Разнообразные обряды и верования, касающиеся деревьев, сведены к универсальному мифологическому мотиву «мирового древа», куда включены также «древо жизни», «древо смерти», «древо познания» и пр., рассматриваемые как варианты. Единственным объяснением всех бесконечно разнообразных форм верований и обрядов, касающихся растительности, является ссылка на «мифопоэтическое сознание». [517]
Из всего изложенного выше о «культе растительности» в связи с календарными обычаями видно, что из слагающих культ элементов одни более древние, другие сравнительно более поздние. Бесспорно, древнейшими следует считать суеверный страх людей перед окружавшим их лесом, страх, частью порожденный реальной угрозой (хищные звери и пр.), а частью социально обусловленный (лес как место тайных обрядов, табуированный для непосвященных), и благодарность за полезные его свойства. Поверья и обряды, связанные с единичным деревом, во многих случаях представляют собой остаточное явление (пережиток культа священных рощ), в других порождены особыми свойствами данного дерева. Вообще дендролатрия — сложное явление. Даже у оседлых земледельческих народов, для которых лес — лишь досадная помеха в земледельческом хозяйстве, отношение к нему амбивалентное. В календарных обрядах и поверьях деревья порой выступают и в функции носителей производящей, плодоносящей силы: ведь не случайно и семицкая березка, и майское дерево занимают столь видное место в обрядово-эротических играх молодежи. Недаром и Дж. Фрэзер в своей знаменитой «Золотой ветви» такое внимание уделил тесной связи между «полевыми» и «лесными» демонами; он опирался при этом на исследования Маннхардта.
517
Топоров В. Н. Древо жизни, Древо мировое, Древо познания. — В кн.: Мифы народов мира. М., 1980, т. I, с. 396–407.
Что касается мифологических представлений, связанных с лесом и деревьями, то их никоим образом нельзя считать первичной основой «культа деревьев». Напротив, вопреки взглядам семиотиков-структуралистов, для которых миф есть обобщение всего первобытного социального опыта, мифологизация деревьев, по всем данным, соответствует сравнительно позднему уровню развития общественного сознания, примерно на стадии бытования древневосточных государств.
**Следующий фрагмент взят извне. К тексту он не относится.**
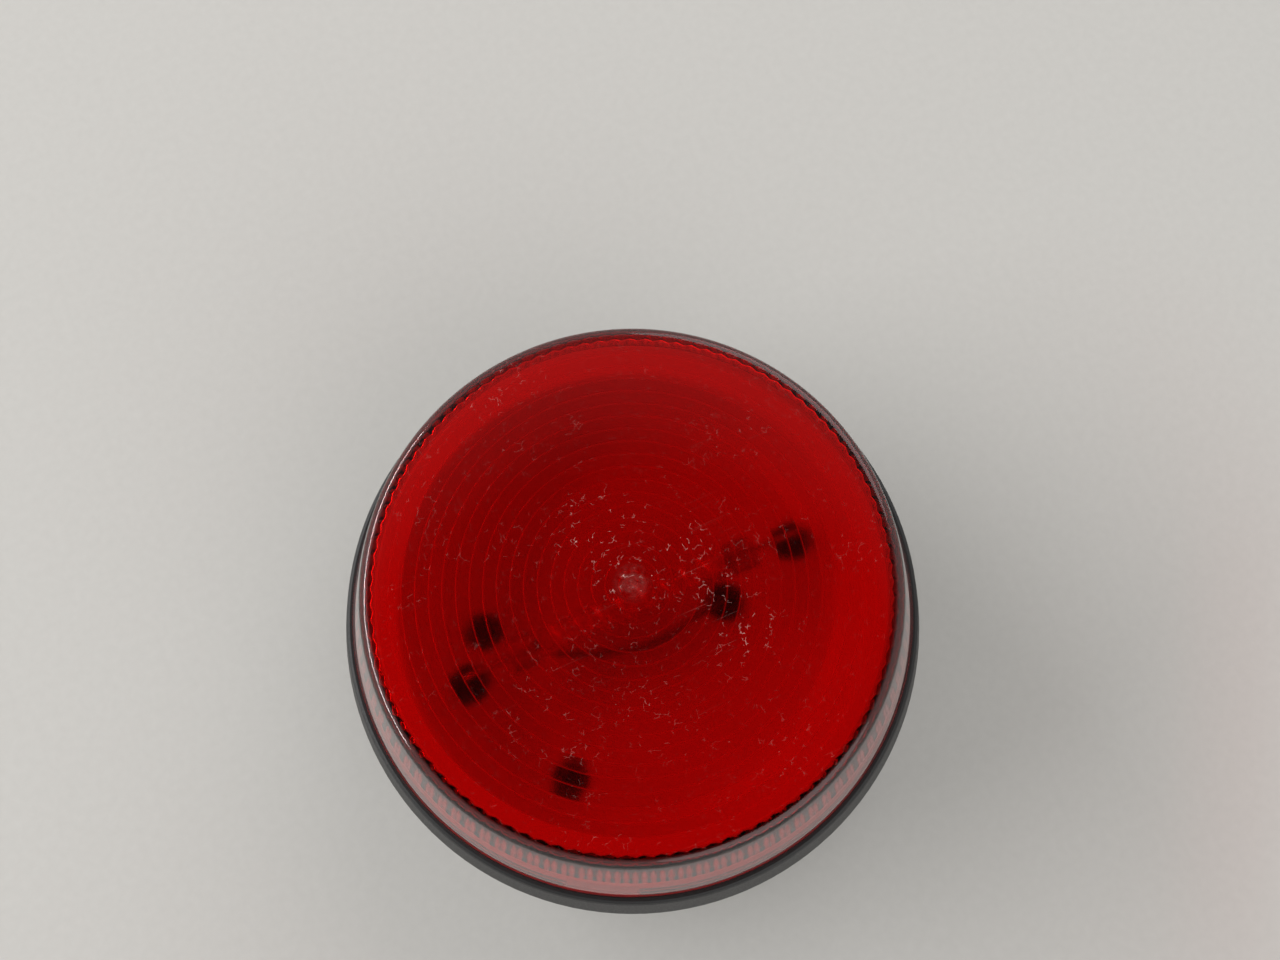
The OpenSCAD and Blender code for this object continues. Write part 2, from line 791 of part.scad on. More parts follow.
// Axial part lying along X: a body between two leads bent down to the board
module axial_part(body_len, body_r, belly_r) {
    lead_r = 0.35;
    lead_x = body_len / 2 + 1.6;
    axis_z = body_r + 0.3;
    translate([0, 0, axis_z]) rotate([0, 90, 0])
        rotate_extrude() polygon([
            [0, -body_len / 2], [body_r * 0.8, -body_len / 2], [body_r, -body_len / 2 + 0.4],
            [body_r, -body_len / 2 + 1.3], [belly_r, -body_len / 2 + 1.7],
            [belly_r, body_len / 2 - 1.7], [body_r, body_len / 2 - 1.3],
            [body_r, body_len / 2 - 0.4], [body_r * 0.8, body_len / 2], [0, body_len / 2]
        ]);
    for (s = [-1, 1]) {
        translate([s * (body_len / 2 - 0.2), 0, axis_z]) rotate([0, s * 90, 0])
            cylinder(r = lead_r, h = lead_x - body_len / 2 + 0.2, $fn = 16);
        translate([s * lead_x, 0, 0]) cylinder(r = lead_r, h = axis_z + lead_r, $fn = 16);
    }
}

module rectifier_diodes() {
    color([0.12, 0.12, 0.13])
        for (y = [4.5, 9, 13.5])
            translate([-11, y, board_top]) axial_part(5.2, 1.35, 1.34);
}

module resistors() {
    color([0.72, 0.6, 0.42]) {
        for (y = [6, 9.5, 13]) translate([9.5, y, board_top]) axial_part(6.4, 1.25, 1.05);
        for (y = [-6, -9.5]) translate([-24.8, y, board_top]) axial_part(6.4, 1.25, 1.05);
    }
}

// Two way screw terminal block, wire mouths towards the cable inlet
module terminal_block() {
    depth = 8;
    height = 10;
    width = 2 * terminal_pitch;
    color([0.1, 0.35, 0.55])
        translate([terminal_pos[0], terminal_pos[1], board_top])
            difference() {
                translate([0, width / 2, 0]) rotate([90, 0, 0])
                    linear_extrude(height = width)
                        polygon([[-depth / 2, 0], [depth / 2, 0], [depth / 2, 6.4],
                                 [depth / 2 - 1.4, height], [-depth / 2 + 1.4, height],
                                 [-depth / 2, 7.6]]);
                for (s = [-0.5, 0.5]) {
                    translate([0, s * terminal_pitch, screw_well_h]) cylinder(r = 1.9, h = height);
                    translate([-0.6, s * terminal_pitch - 1.5, 1.4]) cube([depth, 3, 3]);
                }
            }
}

module terminal_screws() {
    color([0.76, 0.76, 0.78])
        for (s = [-0.5, 0.5])
            translate([terminal_pos[0], terminal_pos[1] + s * terminal_pitch, board_top + screw_well_h])
                difference() {
                    cylinder(r = 1.7, h = 2, $fn = 32);
                    translate([-2, -0.25, 1.2]) cube([4, 0.5, 2]);
                }
}

lens();
lens_seal();
base_housing();
base_gasket();
threaded_inserts();
cable_grommet();
reflector_dish();
reflector_screws();
flash_tube();
tube_electrodes();
tube_leads();
trigger_winding();
trigger_lead();
circuit_board();
board_screws();
storage_capacitor();
input_capacitor();
transformer_core();
transformer_bobbin();
transformer_winding();
trigger_coil();
switching_transistor();
heatsink();
transistor_screw();
thyristor();
trigger_capacitor();
rectifier_diodes();
resistors();
terminal_block();
terminal_screws();
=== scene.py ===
# %% [markdown]
# # Dressing a warning beacon
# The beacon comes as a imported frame: thirty pieces of the right size, in place, with one joint
# that lets the lens turn. This lesson gives it its looks. It sets up the camera and the light,
# makes one finish for each real material, and rebuilds the moulded lens as a fine mesh, because
# its rings and flutes are what the eye goes to first.

import math

import bpy
import numpy as np
from mathutils import Matrix, Vector


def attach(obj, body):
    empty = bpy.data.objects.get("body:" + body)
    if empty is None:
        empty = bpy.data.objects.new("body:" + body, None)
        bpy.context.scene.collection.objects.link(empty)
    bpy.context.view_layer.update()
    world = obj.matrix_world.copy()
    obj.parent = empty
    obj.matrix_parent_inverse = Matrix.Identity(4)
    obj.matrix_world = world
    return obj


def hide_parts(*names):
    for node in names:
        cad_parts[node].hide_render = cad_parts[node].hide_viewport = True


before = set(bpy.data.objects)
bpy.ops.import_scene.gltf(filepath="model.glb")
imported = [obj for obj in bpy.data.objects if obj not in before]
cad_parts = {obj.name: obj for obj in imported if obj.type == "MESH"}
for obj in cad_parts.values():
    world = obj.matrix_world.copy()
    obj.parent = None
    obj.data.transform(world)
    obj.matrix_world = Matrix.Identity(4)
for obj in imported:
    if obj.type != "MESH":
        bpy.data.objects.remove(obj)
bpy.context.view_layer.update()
MM = 0.001

# %% [markdown]
# ## Two helpers for every finish
# Colours are written as sRGB hex, the way a paint chart gives them, but Blender's sockets take
# linear light. Nodes are added one at a time: a small function names the kind of node, gives its
# settings, and either sets each input or links another node's output to it.

# %% Colour and node helpers
def linear(hex_colour):
    """An sRGB colour such as #b40000 as the linear RGBA that a socket takes."""
    channels = [int(hex_colour[i:i + 2], 16) / 255 for i in (1, 3, 5)]
    return tuple(c / 12.92 if c <= 0.04045 else ((c + 0.055) / 1.055) ** 2.4
                 for c in channels) + (1.0,)


def add(tree, kind, inputs=(), **settings):
    """Adds one shader node, and sets or links the inputs that are given."""
    made = tree.nodes.new("ShaderNode" + kind)
    for name, value in settings.items():
        setattr(made, name, value)
    for name, value in dict(inputs).items():
        if isinstance(value, bpy.types.NodeSocket):
            tree.links.new(value, made.inputs[name])
        else:
            made.inputs[name].default_value = value
    return made


print("#b40000 as linear light:", [round(c, 3) for c in linear("#b40000")[:3]])

# %% [markdown]
# ## What every finish starts from
# Each finish gets a fresh tree with a Principled shader and the piece's own coordinates, which
# are metres in the frame. A pattern's scale is one over its real size, so a grain of 0.3 mm is
# written as 0.3 and never as a bare number of repeats.

# %% Start of a finish
def new_finish(name, **values):
    """A material with its tree, its shader with the values given, and its place socket."""
    material = bpy.data.materials.new(name)
    material.use_nodes = True
    tree = material.node_tree
    shader = tree.nodes["Principled BSDF"]
    for socket, value in values.items():
        shader.inputs[socket.replace("_", " ")].default_value = value
    place = add(tree, "TexCoord").outputs["Object"]
    return material, tree, shader, place


def noise(tree, place, size_mm, detail=3.0, stretch=None):
    """The Fac output of a noise whose blobs are about size_mm wide."""
    if stretch is not None:
        place = add(tree, "Mapping", {"Vector": place, "Scale": stretch}).outputs["Vector"]
    return add(tree, "TexNoise", {"Vector": place, "Scale": 1 / (size_mm * MM),
                                  "Detail": detail}).outputs["Fac"]


def ramp(tree, value, low, high, to_low=0.0, to_high=1.0):
    """Maps low to high onto to_low to to_high, clamped at both ends."""
    return add(tree, "MapRange", {"Value": value, "From Min": low, "From Max": high,
                                  "To Min": to_low, "To Max": to_high}).outputs["Result"]


def blend(tree, factor, first, second):
    """A mix of two colours: the first where factor is 0, the second where it is 1."""
    return add(tree, "Mix", {0: factor, 6: first, 7: second}, data_type="RGBA").outputs[2]


print("helpers: new_finish, noise, ramp, blend")

# %% [markdown]
# ## The camera
# The photograph was taken from close above, tipped about fifteen degrees from straight down.
# Fitting the lens's three circles gave the place, the tilt and the field of view, so they are
# written here as plain numbers.

# %% Camera at the photograph's place
CAMERA_PLACE_MM = (-13.5, -32.4, 266.6)
CAMERA_HEADING = math.radians(-24.5)
CAMERA_TILT = math.radians(14.7)
CAMERA_ROLL = math.radians(0.4)
IMAGE_WIDTH_PX = 1280
FOCAL_PX = 1250
SENSOR_MM = 36
# Level directions as the photograph shows them
PHOTO_RIGHT = Vector((math.cos(CAMERA_HEADING), math.sin(CAMERA_HEADING), 0))
PHOTO_AWAY = Vector((-PHOTO_RIGHT.y, PHOTO_RIGHT.x, 0))
UP = Vector((0, 0, 1))


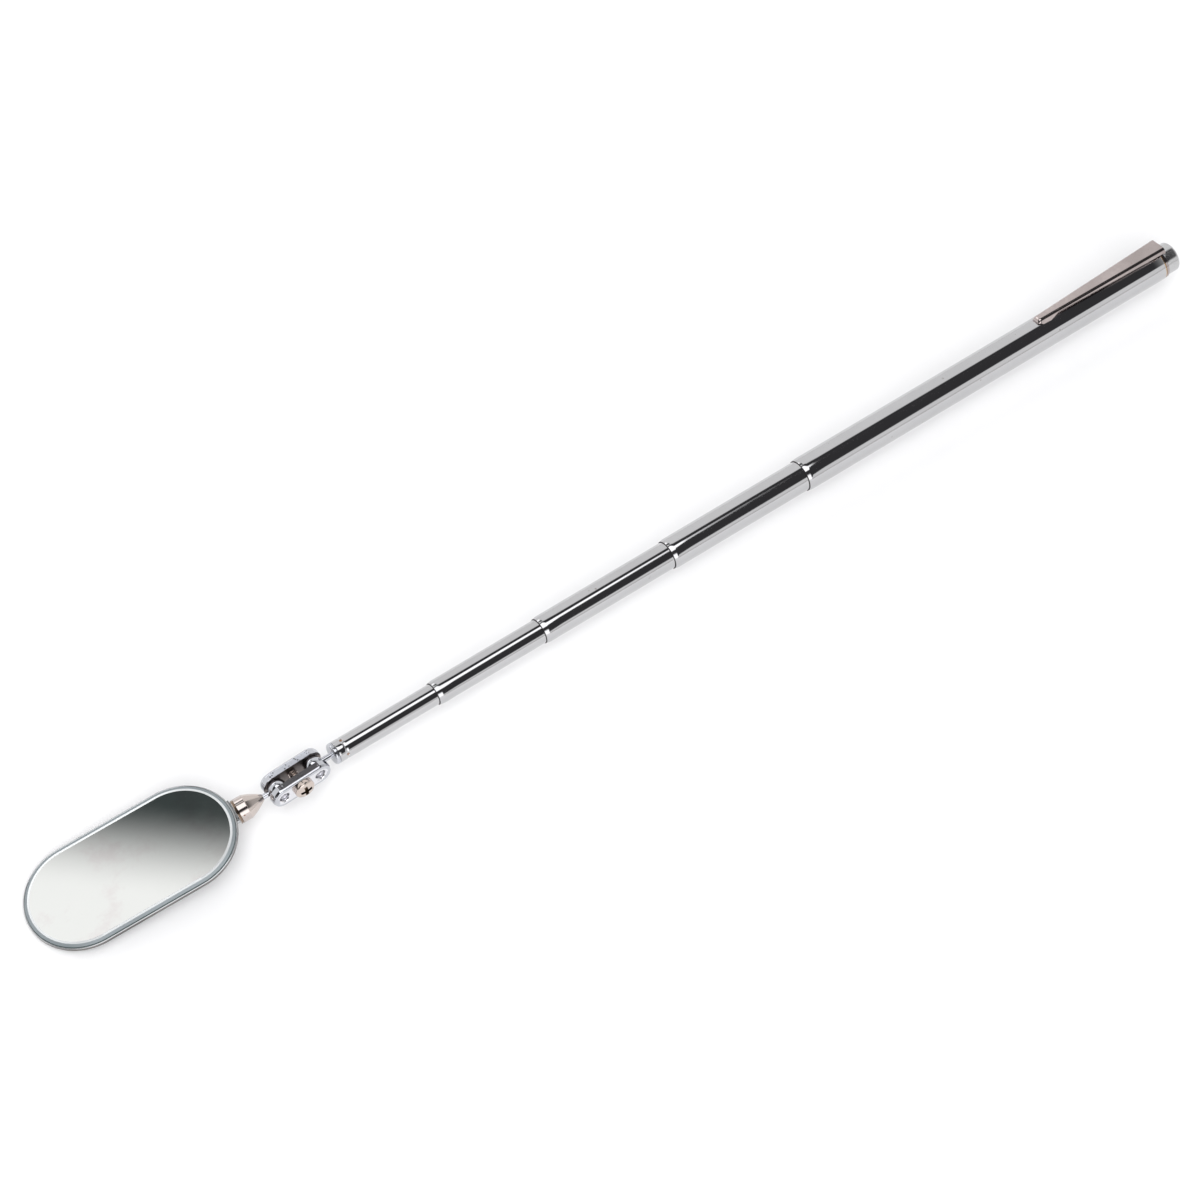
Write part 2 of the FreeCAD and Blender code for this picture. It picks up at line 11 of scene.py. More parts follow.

Если же говорить об обрядовом употреблении всевозможной зелени (ветви, листья, трава, цветы), то мотивы ее тоже различны: зелень может заменять цветущее дерево, может служить декоративным целям, быть орудием магических актов (хлестание зеленой веткой людей и животных), служить символом возрождающейся природы.
Наконец, что касается целебных трав, то применение их восходит к чисто инстинктивным действиям. Но наделение особыми свойствами одних только «ивановских» трав есть простое суеверие, такое же, как поверье о цветении папоротника в иванову ночь или об открывающихся в эту ночь кладах.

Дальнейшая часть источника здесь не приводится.